[BEGIN AVAILABLE DATA]

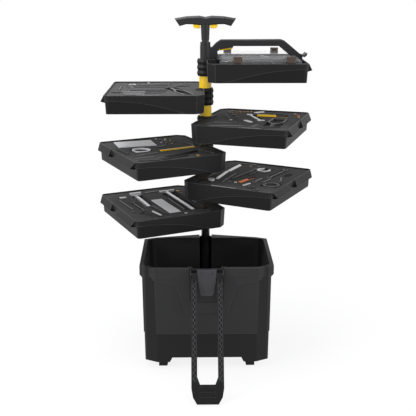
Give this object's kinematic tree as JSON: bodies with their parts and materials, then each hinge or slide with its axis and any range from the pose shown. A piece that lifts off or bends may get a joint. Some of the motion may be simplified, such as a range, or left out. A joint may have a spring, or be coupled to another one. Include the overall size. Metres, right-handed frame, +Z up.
{
  "type": "rolling tool case",
  "caption": "Wheeled tub with a telescoping column whose swing-out trays fan to both sides, a pull handle, a carrying arch and a locking strap.",
  "frame": {"origin": "on the floor under the axis of the column, in the plane that the feet and wheels stand on", "axes": "+X to the right seen from the buckle side, +Y to the back where the wheels are, +Z up along the column"},
  "size_m": [0.7806, 0.7832, 1.1775],
  "materials": {
    "tub_plastic": "matte",
    "tray_plastic": "matte",
    "collar_rubber": "matte",
    "foam": "matte",
    "yellow_tube": "satin",
    "post_steel": "satin",
    "bearing_plastic": "satin",
    "bright_steel": "satin",
    "tool_steel": "satin",
    "clear_plastic": "gloss",
    "amber_plastic": "gloss",
    "yellow_plastic": "satin",
    "grip_plastic": "satin",
    "tyre_rubber": "matte",
    "strap_rubber": "matte",
    "buckle_plastic": "satin"
  },
  "bodies": {
    "base": {"tub_shell": "tub_plastic", "front_feet": "tub_plastic", "axle": "bright_steel", "axle_caps": "bright_steel", "base_post": "post_steel", "post_foot": "tub_plastic", "post_guide": "bearing_plastic", "post_screws": "bright_steel", "buckle_base": "tray_plastic", "strap_pin": "bright_steel"},
    "wheel_left": {"wheel_hub_left": "bearing_plastic", "wheel_tyre_left": "tyre_rubber"},
    "wheel_right": {"wheel_hub_right": "bearing_plastic", "wheel_tyre_right": "tyre_rubber"},
    "column": {"column_tube": "yellow_tube", "column_foot_ring": "bearing_plastic", "column_head": "bearing_plastic"},
    "top_tray": {"tray_1_collar": "collar_rubber", "tray_1_shell": "tray_plastic", "tray_1_divider": "tray_plastic", "cover_hinge_pins": "bright_steel", "carry_arch": "grip_plastic"},
    "back_cover": {"cover_back": "clear_plastic"},
    "front_cover": {"cover_front": "clear_plastic"},
    "back_latch_near": {"latch_back_near": "amber_plastic"},
    "back_latch_far": {"latch_back_far": "amber_plastic"},
    "front_latch_near": {"latch_front_near": "amber_plastic"},
    "front_latch_far": {"latch_front_far": "amber_plastic"},
    "lever": {"release_lever": "yellow_plastic"},
    "pull_handle": {"handle_stem": "post_steel", "handle_grip": "grip_plastic"},
    "left_trigger": {"trigger_left": "yellow_plastic"},
    "right_trigger": {"trigger_right": "yellow_plastic"},
    "buckle": {"buckle_lever": "buckle_plastic"},
    "lock_strap": {"strap": "strap_rubber"},
    "carrier_2": {"tray_2_bush": "bearing_plastic"},
    "tray_2": {"tray_2_collar": "collar_rubber", "tray_2_shell": "tray_plastic", "tray_2_foam": "foam", "tray_2_tools": "tool_steel"},
    "carrier_3": {"tray_3_bush": "bearing_plastic"},
    "tray_3": {"tray_3_collar": "collar_rubber", "tray_3_shell": "tray_plastic", "tray_3_foam": "foam", "tray_3_tools": "tool_steel"},
    "carrier_4": {"tray_4_bush": "bearing_plastic"},
    "tray_4": {"tray_4_collar": "collar_rubber", "tray_4_shell": "tray_plastic", "tray_4_foam": "foam", "tray_4_tools": "tool_steel"},
    "carrier_5": {"tray_5_bush": "bearing_plastic"},
    "tray_5": {"tray_5_collar": "collar_rubber", "tray_5_shell": "tray_plastic", "tray_5_foam": "foam", "tray_5_tools": "tool_steel"},
    "carrier_6": {"tray_6_bush": "bearing_plastic"},
    "tray_6": {"tray_6_collar": "collar_rubber", "tray_6_shell": "tray_plastic", "tray_6_foam": "foam", "tray_6_tools": "tool_steel"}
  },
  "joints": [
    {"name": "column_lift", "type": "slide", "parent": "base", "child": "column", "axis": [0, 0, 1], "range_m": [-0.263, 0]},
    {"name": "top_tray_turn", "type": "hinge", "parent": "column", "child": "top_tray", "pos_m": [0, 0, 0.99], "axis": [0, 0, 1], "range_deg": [-90, 15]},
    {"name": "carrier_2_lift", "type": "slide", "parent": "column", "child": "carrier_2", "axis": [0, 0, 1], "range_m": [0, 0.038]},
    {"name": "tray_2_turn", "type": "hinge", "parent": "carrier_2", "child": "tray_2", "pos_m": [0, 0, 0.897], "axis": [0, 0, 1], "range_deg": [-15, 90]},
    {"name": "carrier_3_lift", "type": "slide", "parent": "column", "child": "carrier_3", "axis": [0, 0, 1], "range_m": [0, 0.073]},
    {"name": "tray_3_turn", "type": "hinge", "parent": "carrier_3", "child": "tray_3", "pos_m": [0, 0, 0.797], "axis": [0, 0, 1], "range_deg": [-71.1, 33.9]},
    {"name": "carrier_4_lift", "type": "slide", "parent": "column", "child": "carrier_4", "axis": [0, 0, 1], "range_m": [0, 0.108]},
    {"name": "tray_4_turn", "type": "hinge", "parent": "carrier_4", "child": "tray_4", "pos_m": [0, 0, 0.697], "axis": [0, 0, 1], "range_deg": [-40.6, 64.4]},
    {"name": "carrier_5_lift", "type": "slide", "parent": "column", "child": "carrier_5", "axis": [0, 0, 1], "range_m": [0, 0.143]},
    {"name": "tray_5_turn", "type": "hinge", "parent": "carrier_5", "child": "tray_5", "pos_m": [0, 0, 0.597], "axis": [0, 0, 1], "range_deg": [-61.7, 43.3]},
    {"name": "carrier_6_lift", "type": "slide", "parent": "column", "child": "carrier_6", "axis": [0, 0, 1], "range_m": [0, 0.178]},
    {"name": "tray_6_turn", "type": "hinge", "parent": "carrier_6", "child": "tray_6", "pos_m": [0, 0, 0.497], "axis": [0, 0, 1], "range_deg": [-39.6, 65.4]},
    {"name": "back_cover_hinge", "type": "hinge", "parent": "top_tray", "child": "back_cover", "pos_m": [0.183, 0.018, 1.0345], "axis": [1, 0, 0], "range_deg": [0, 60]},
    {"name": "front_cover_hinge", "type": "hinge", "parent": "top_tray", "child": "front_cover", "pos_m": [0.183, -0.018, 1.0345], "axis": [-1, 0, 0], "range_deg": [0, 60]},
    {"name": "back_latch_near_hinge", "type": "hinge", "parent": "back_cover", "child": "back_latch_near", "pos_m": [0.085, 0.1815, 1.05], "axis": [1, 0, 0], "range_deg": [0, 75]},
    {"name": "back_latch_far_hinge", "type": "hinge", "parent": "back_cover", "child": "back_latch_far", "pos_m": [0.261, 0.1815, 1.05], "axis": [1, 0, 0], "range_deg": [0, 75]},
    {"name": "front_latch_near_hinge", "type": "hinge", "parent": "front_cover", "child": "front_latch_near", "pos_m": [0.105, -0.1815, 1.05], "axis": [-1, 0, 0], "range_deg": [0, 75]},
    {"name": "front_latch_far_hinge", "type": "hinge", "parent": "front_cover", "child": "front_latch_far", "pos_m": [0.281, -0.1815, 1.05], "axis": [-1, 0, 0], "range_deg": [0, 75]},
    {"name": "release_lever_hinge", "type": "hinge", "parent": "top_tray", "child": "lever", "pos_m": [0.05, 0, 1.0635], "axis": [0, -1, 0], "range_deg": [0, 5], "stiffness_Nm_per_rad": 0.3, "springref_deg": -5.73},
    {"name": "handle_lift", "type": "slide", "parent": "column", "child": "pull_handle", "axis": [0, 0, 1], "range_m": [0, 0.11]},
    {"name": "left_trigger_squeeze", "type": "slide", "parent": "pull_handle", "child": "left_trigger", "axis": [0, 0, 1], "range_m": [0, 0.005], "stiffness_N_per_m": 600, "springref_m": -0.003},
    {"name": "right_trigger_squeeze", "type": "slide", "parent": "pull_handle", "child": "right_trigger", "axis": [0, 0, 1], "range_m": [0, 0.005], "stiffness_N_per_m": 600, "springref_m": -0.003},
    {"name": "buckle_hinge", "type": "hinge", "parent": "base", "child": "buckle", "pos_m": [0, -0.372, 0.36], "axis": [-1, 0, 0], "range_deg": [0, 110]},
    {"name": "strap_hinge", "type": "hinge", "parent": "base", "child": "lock_strap", "pos_m": [0, -0.372, 0.36], "axis": [-1, 0, 0], "range_deg": [0, 147.5]},
    {"name": "left_wheel_spin", "type": "hinge", "parent": "base", "child": "wheel_left", "pos_m": [-0.164, -0.022, 0.035], "axis": [1, 0, 0], "continuous": true},
    {"name": "right_wheel_spin", "type": "hinge", "parent": "base", "child": "wheel_right", "pos_m": [0.164, -0.022, 0.035], "axis": [1, 0, 0], "continuous": true}
  ],
  "couplings": [
    {"joint": "carrier_2_lift", "follows": "column_lift", "ratio": -0.14449},
    {"joint": "carrier_3_lift", "follows": "column_lift", "ratio": -0.27757},
    {"joint": "carrier_4_lift", "follows": "column_lift", "ratio": -0.41065},
    {"joint": "carrier_5_lift", "follows": "column_lift", "ratio": -0.54373},
    {"joint": "carrier_6_lift", "follows": "column_lift", "ratio": -0.67681}
  ]
}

[END AVAILABLE DATA]

DESCRIPTION OF THE TASK.
Of the lines in the listing above, how many hold the string "bodies"? Reply with the number only.

THE SOLUTION.
2